WRITTEN REQUEST
Extract all data as written.

* start DATA PROVIDED *

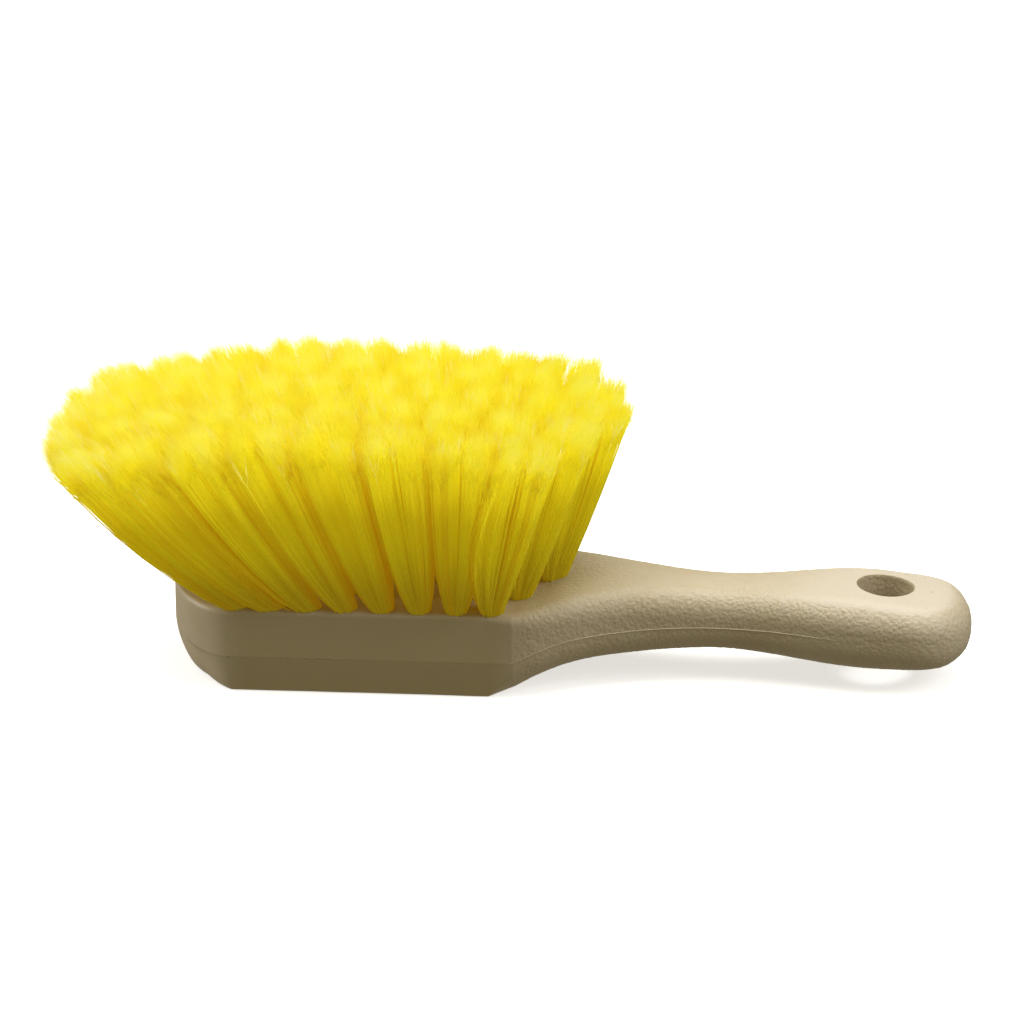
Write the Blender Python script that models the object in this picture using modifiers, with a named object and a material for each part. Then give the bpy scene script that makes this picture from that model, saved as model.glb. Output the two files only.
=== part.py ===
"""Short-handled wheel brush: one moulded block and handle, and 47 staple-set bristle tufts.

Metres, +Z up.  The brush lies on the flat back of its block with the bristles up.
+X runs from the nose to the handle, and Y is across.  The origin is under the middle
of the brush's length, on its plane of symmetry, level with the back of the block.
"""
import math

import bmesh
import bpy
from mathutils import Matrix, Vector

MM = 0.001

# Whole brush
HALF_LENGTH = 126.5 * MM          # bristle tips over the nose to the end of the handle, halved
FIT_GAP = 0.3 * MM                # clearance between pieces that touch on the real brush

# Block, the part that carries the bristles
BLOCK_HEIGHT = 24.0 * MM
BLOCK_HALF_WIDTH = 28.0 * MM      # at the mould's parting line
BLOCK_BACK_HALF_WIDTH = 26.6 * MM
BLOCK_FACE_HALF_WIDTH = 27.7 * MM
BLOCK_PARTING_Z = 10.8 * MM
BLOCK_BACK_X = (-71.2 * MM, -3.0 * MM)    # ends of the flat back
BLOCK_SIDE_X = (-73.6 * MM, 4.0 * MM)     # ends of the flat sides, at the parting line
BLOCK_DRAFT = (BLOCK_HALF_WIDTH - BLOCK_FACE_HALF_WIDTH, BLOCK_HALF_WIDTH - BLOCK_BACK_HALF_WIDTH)
FACE_EDGE = 1.8 * MM              # rounding round the bristle face
BACK_EDGE = 0.9 * MM              # rounding round the back

# Nose
NOSE_X = -92.6 * MM
NOSE_POWER = 1.75                 # 2 is an ellipse, less is more pointed
NOSE_BACK_LIFT = 4.2 * MM         # how far the back curves up at the tip
NOSE_PARTING_RISE = 2.2 * MM
NOSE_BACK_EDGE = (7.0 * MM, 8.5 * MM)     # rounding under the nose, across and up
NOSE_WALL = 0.25                  # share of the height under the parting line that is left at the tip
NOSE_ROUNDING_RATE = 2.5          # how soon the rounding under the nose reaches its full size
NOSE_STEPS = 9

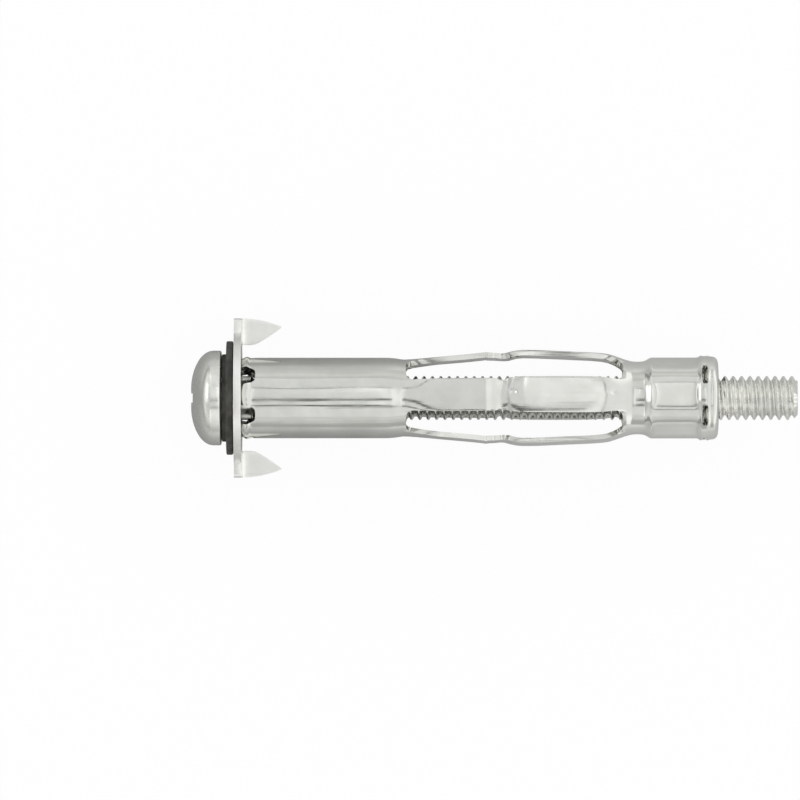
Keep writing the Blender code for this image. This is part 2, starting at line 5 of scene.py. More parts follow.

* end DATA PROVIDED *

FINAL ANSWER
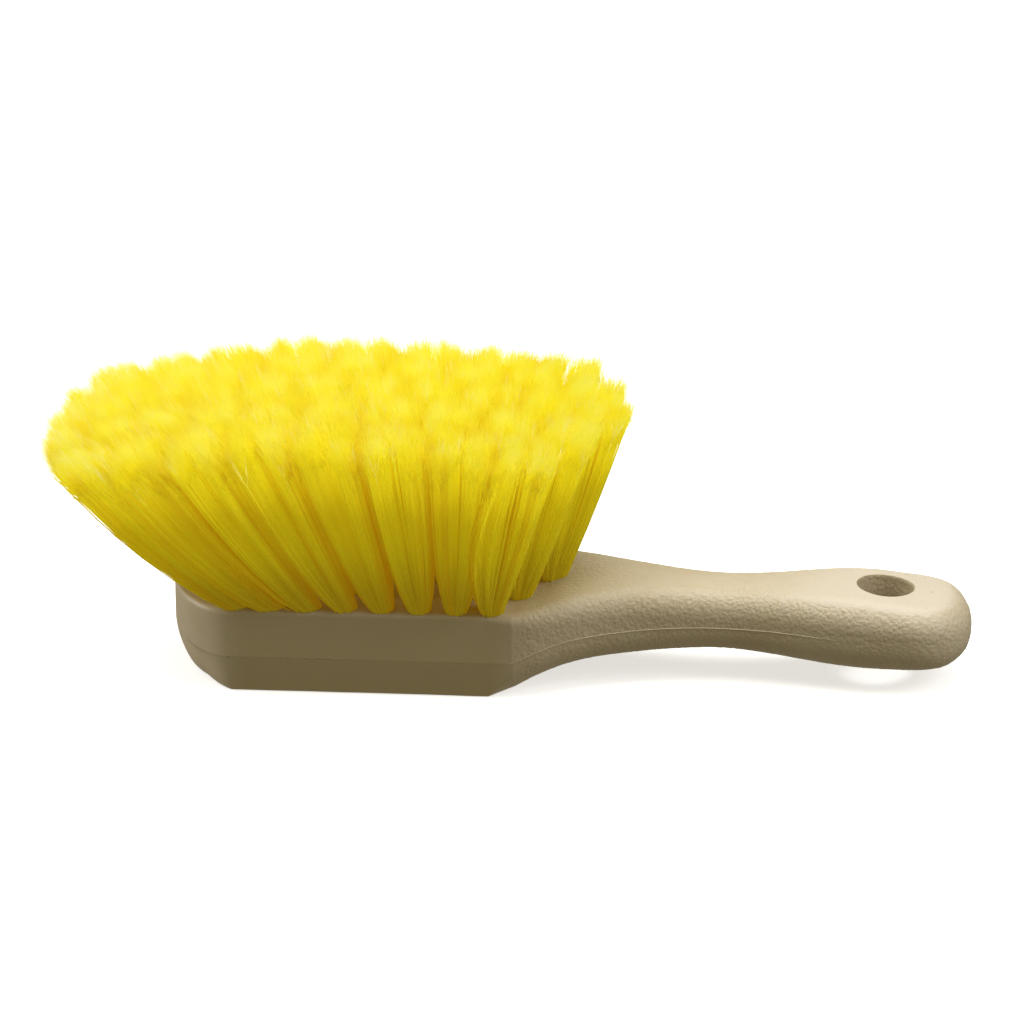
Write the Blender Python script that models the object in this picture using modifiers, with a named object and a material for each part. Then give the bpy scene script that makes this picture from that model, saved as model.glb. Output the two files only.
=== part.py ===
"""Short-handled wheel brush: one moulded block and handle, and 47 staple-set bristle tufts.

Metres, +Z up.  The brush lies on the flat back of its block with the bristles up.
+X runs from the nose to the handle, and Y is across.  The origin is under the middle
of the brush's length, on its plane of symmetry, level with the back of the block.
"""
import math

import bmesh
import bpy
from mathutils import Matrix, Vector

MM = 0.001

# Whole brush
HALF_LENGTH = 126.5 * MM          # bristle tips over the nose to the end of the handle, halved
FIT_GAP = 0.3 * MM                # clearance between pieces that touch on the real brush

# Block, the part that carries the bristles
BLOCK_HEIGHT = 24.0 * MM
BLOCK_HALF_WIDTH = 28.0 * MM      # at the mould's parting line
BLOCK_BACK_HALF_WIDTH = 26.6 * MM
BLOCK_FACE_HALF_WIDTH = 27.7 * MM
BLOCK_PARTING_Z = 10.8 * MM
BLOCK_BACK_X = (-71.2 * MM, -3.0 * MM)    # ends of the flat back
BLOCK_SIDE_X = (-73.6 * MM, 4.0 * MM)     # ends of the flat sides, at the parting line
BLOCK_DRAFT = (BLOCK_HALF_WIDTH - BLOCK_FACE_HALF_WIDTH, BLOCK_HALF_WIDTH - BLOCK_BACK_HALF_WIDTH)
FACE_EDGE = 1.8 * MM              # rounding round the bristle face
BACK_EDGE = 0.9 * MM              # rounding round the back

# Nose
NOSE_X = -92.6 * MM
NOSE_POWER = 1.75                 # 2 is an ellipse, less is more pointed
NOSE_BACK_LIFT = 4.2 * MM         # how far the back curves up at the tip
NOSE_PARTING_RISE = 2.2 * MM
NOSE_BACK_EDGE = (7.0 * MM, 8.5 * MM)     # rounding under the nose, across and up
NOSE_WALL = 0.25                  # share of the height under the parting line that is left at the tip
NOSE_ROUNDING_RATE = 2.5          # how soon the rounding under the nose reaches its full size
NOSE_STEPS = 9

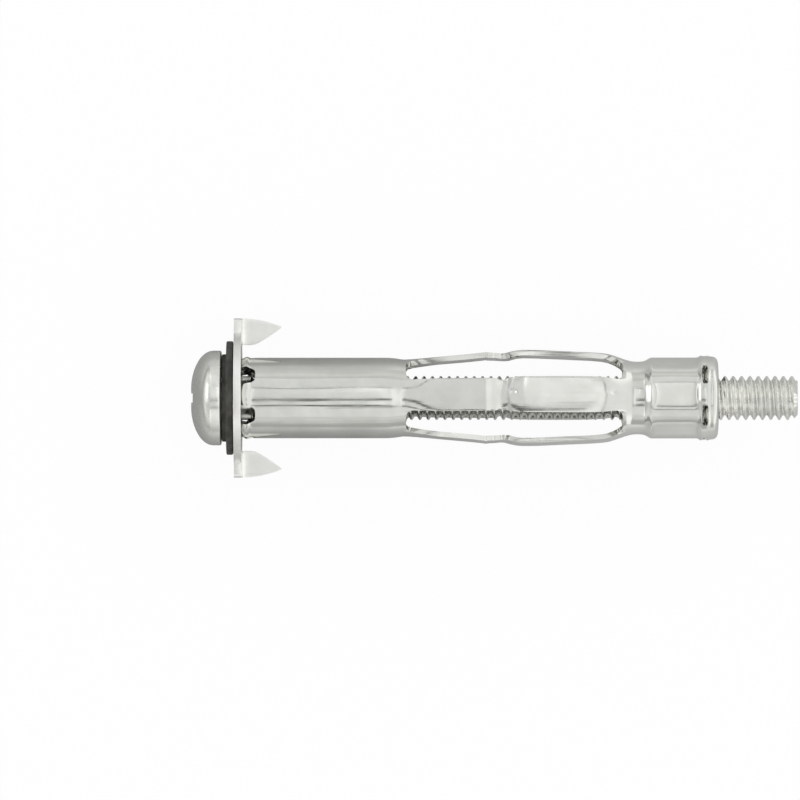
Keep writing the Blender code for this image. This is part 2, starting at line 5 of scene.py. More parts follow.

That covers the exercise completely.